Fixed (per-domain composition gaps)

  • Qualitative — pre-coding PII redaction protocol now exists
    upstream of coding (was: only quote-level audit AFTER coding, too
    late for HIPAA/IRB/GDPR). Most material protective gap closed (F-017).
  • Humanitiescitation_style MLA / Chicago + humanities_essay.typ
    • chicago_thesis.typ Typst templates shipped; humanities_apparatus_audit
      cross-linked from close_reading (F-018, F-020). Two HIGH frictions
      removed.
  • Theory/math — pack surfaced in user-facing docs (F-014); paper
    rating moved 5 → 8.
  • Engineeringmethod_comparison gains
    engineering/systems-benchmark addendum + cross-link to
    tool_engineering_requirements_matrix (F-009, F-010).

Deferred to v1.11.0

  • F-005 — Per-step audit override path documentation
    (override_completeness_gate, override_literature_gate) with
    examples in TOOLS.md + AI_GUIDE.md.
  • F-019 — WorldCat / OpenLibrary / LOC ISBN-based verifiers in
    tool_citations_verify (humanities monograph DOI gap).
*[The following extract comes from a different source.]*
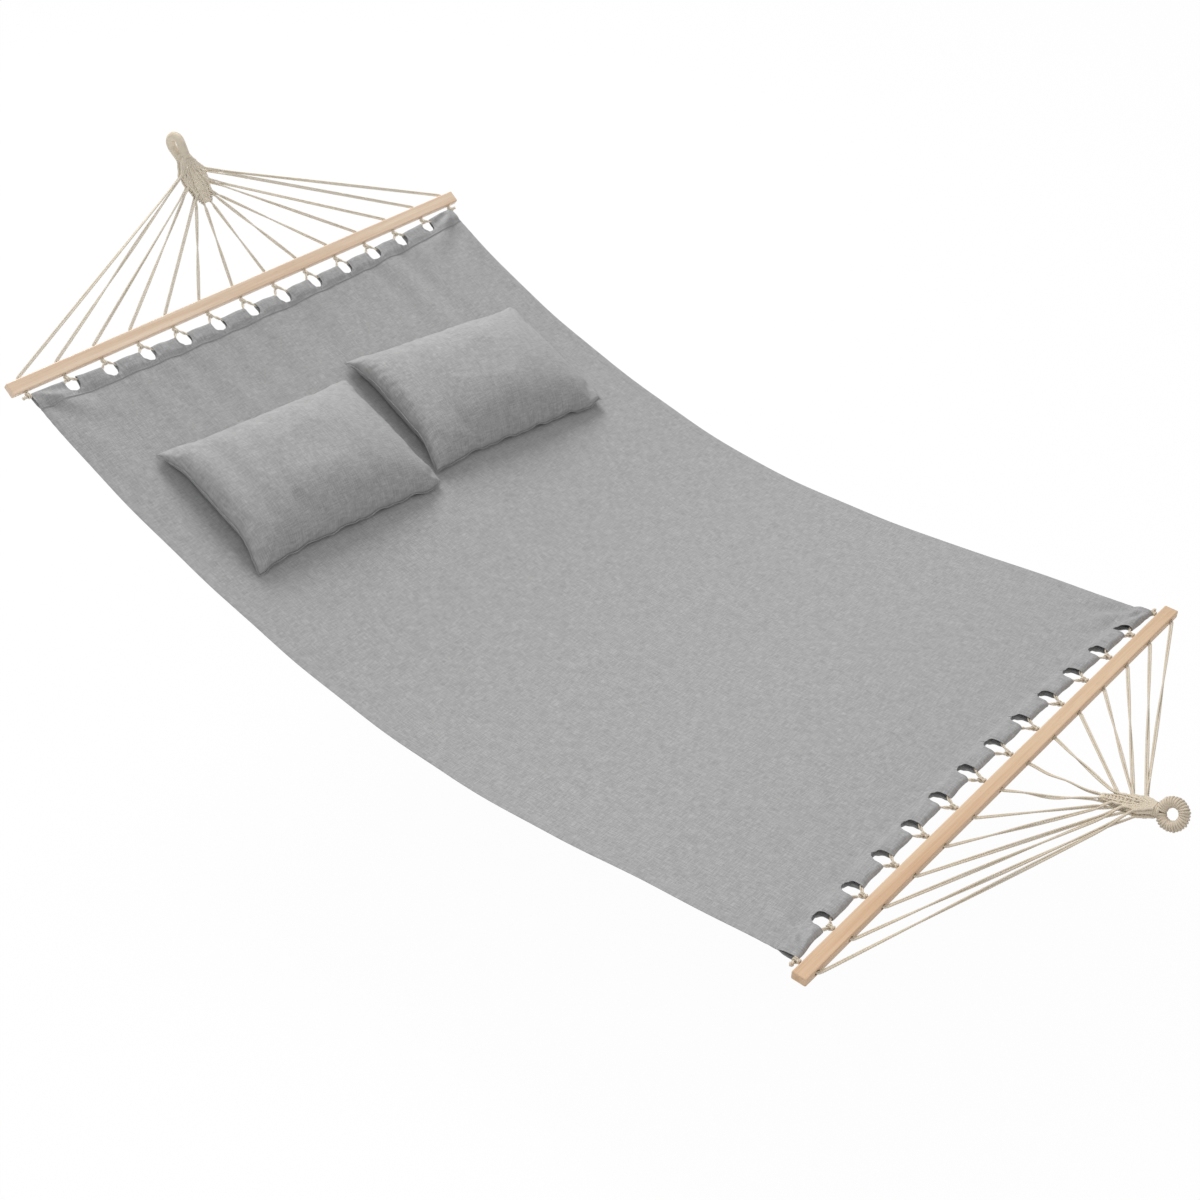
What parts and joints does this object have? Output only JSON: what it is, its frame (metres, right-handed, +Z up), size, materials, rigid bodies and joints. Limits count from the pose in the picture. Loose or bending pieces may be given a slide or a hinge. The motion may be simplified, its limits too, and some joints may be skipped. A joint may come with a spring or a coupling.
{
  "type": "spreader bar hammock",
  "caption": "Canvas hammock held flat by two wooden spreader bars, with fanned cotton cords gathered in a woven clew and a whipped hanging eye at each end, and loose pillows.",
  "frame": {"origin": "the point inside the head eye where a hook bears, with the hammock hanging", "axes": "+X from the head end to the foot end, +Y across the cloth, +Z up"},
  "size_m": [2.8223, 1.433, 0.7631],
  "materials": {
    "canvas": "matte woven canvas",
    "beech": "satin",
    "cotton_cord": "matte twisted cord",
    "whipping_cord": "matte wound cord",
    "fibre_filling": "matte"
  },
  "bodies": {
    "hanging_eyes": {"head_eye_core": "cotton_cord", "head_eye_whipping": "whipping_cord", "foot_eye_core": "cotton_cord", "foot_eye_whipping": "whipping_cord"},
    "hammock": {"bed_cloth": "canvas", "head_hem": "canvas", "foot_hem": "canvas", "head_nexus": "cotton_cord", "foot_nexus": "cotton_cord", "head_header_rope": "cotton_cord", "foot_header_rope": "cotton_cord", "head_cord_01": "cotton_cord", "head_cord_02": "cotton_cord", "head_cord_03": "cotton_cord", "head_cord_04": "cotton_cord", "head_cord_05": "cotton_cord", "head_cord_06": "cotton_cord", "head_cord_07": "cotton_cord", "head_cord_08": "cotton_cord", "head_cord_09": "cotton_cord", "head_cord_10": "cotton_cord", "head_cord_11": "cotton_cord", "head_cord_12": "cotton_cord", "head_cord_13": "cotton_cord", "head_cord_14": "cotton_cord", "foot_cord_01": "cotton_cord", "foot_cord_02": "cotton_cord", "foot_cord_03": "cotton_cord", "foot_cord_04": "cotton_cord", "foot_cord_05": "cotton_cord", "foot_cord_06": "cotton_cord", "foot_cord_07": "cotton_cord", "foot_cord_08": "cotton_cord", "foot_cord_09": "cotton_cord", "foot_cord_10": "cotton_cord", "foot_cord_11": "cotton_cord", "foot_cord_12": "cotton_cord", "foot_cord_13": "cotton_cord", "foot_cord_14": "cotton_cord"},
    "head_bar": {"head_bar": "beech"},
    "foot_bar": {"foot_bar": "beech"},
    "left_pillow": {"left_pillow_cover": "canvas", "left_pillow_filling": "fibre_filling"},
    "right_pillow": {"right_pillow_cover": "canvas", "right_pillow_filling": "fibre_filling"}
  },
  "joints": [
    {"name": "swing", "type": "hinge", "parent": "hanging_eyes", "child": "hammock", "pos_m": [0, 0, 0], "axis": [0.9772, 0, -0.2125], "range_deg": [-30, 30]},
    {"name": "head_bar_roll", "type": "hinge", "parent": "hammock", "child": "head_bar", "pos_m": [0.23811, 0, -0.31324], "axis": [0, 1, 0], "range_deg": [-8, 8], "stiffness_Nm_per_rad": 2},
    {"name": "foot_bar_roll", "type": "hinge", "parent": "hammock", "child": "foot_bar", "pos_m": [2.42797, 0, -0.69103], "axis": [0, 1, 0], "range_deg": [-8, 8], "stiffness_Nm_per_rad": 2},
    {"name": "left_pillow_lift", "type": "slide", "parent": "hammock", "child": "left_pillow", "axis": [0.3548, 0, 0.9349], "range_m": [0, 0.3]},
    {"name": "right_pillow_lift", "type": "slide", "parent": "hammock", "child": "right_pillow", "axis": [0.3514, 0, 0.9362], "range_m": [0, 0.3]}
  ]
}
Doc-side
    workaround language landed in v1.9.4.
  • Humanities essay structure protocol parallel to
    theory_math/output/theory_paper_structurehumanities_essay.typ
    ships but no protocol drives it.
  • tool_audit_step_literature descriptive/prep step waiver
    partial via F-003; full descriptive-step waiver still open
    (continuation of AUDIT-v1.9.2-022).
  • D-01 .. D-07 — pack-aware tool_audit_prose, theory dashboard
    schema, LLM-assisted qualitative coding tool, informal-markdown
    proof parser for tool_theory_math_dep_graph,
    chat_split_recommended heuristic exposure, router decomposition
    algorithm exposure, single_coder branch in
    coding_scheme_development.

Validation metrics

  • Average usability rating: 7.8 / 10 (vs 6.6 / 10 initial baseline; +1.2)
  • HIGH-severity friction events: 1 (vs 12 initial; −11)
  • Onboarding HIGH friction (first 5 turns): 0 (vs 2 initial)
  • Scenarios reaching paper.pdf step: 5 / 5
  • Scenarios reaching dashboard.html step: 5 / 5 (was 5 / 5 with 1 partial)
  • Top scenario movement: theory/math 5 → 8 (+3) on F-014 + F-001/F-002 + F-003

Targets met: HIGH ≤ 5 (1) ✓; onboarding HIGH = 0 ✓. Target missed:
average ≥ 8.5 (got 7.8); concentrated in S2 humanities where the
missing humanities_essay_structure protocol and the still-empirical
descriptive/prep literature-verdict gap account for the 0.7-point gap.

Bumped — protocols

148 protocol YAMLs (base + 5 packs) gained next_protocol_kind field
via scripted backfill (inferred: null → terminal, self-id →
iterate_back, otherwise → forward_default). Embeddings rebuilt
(151 protocols + 212 tools, BAAI/bge-small-en-v1.5, dim=384).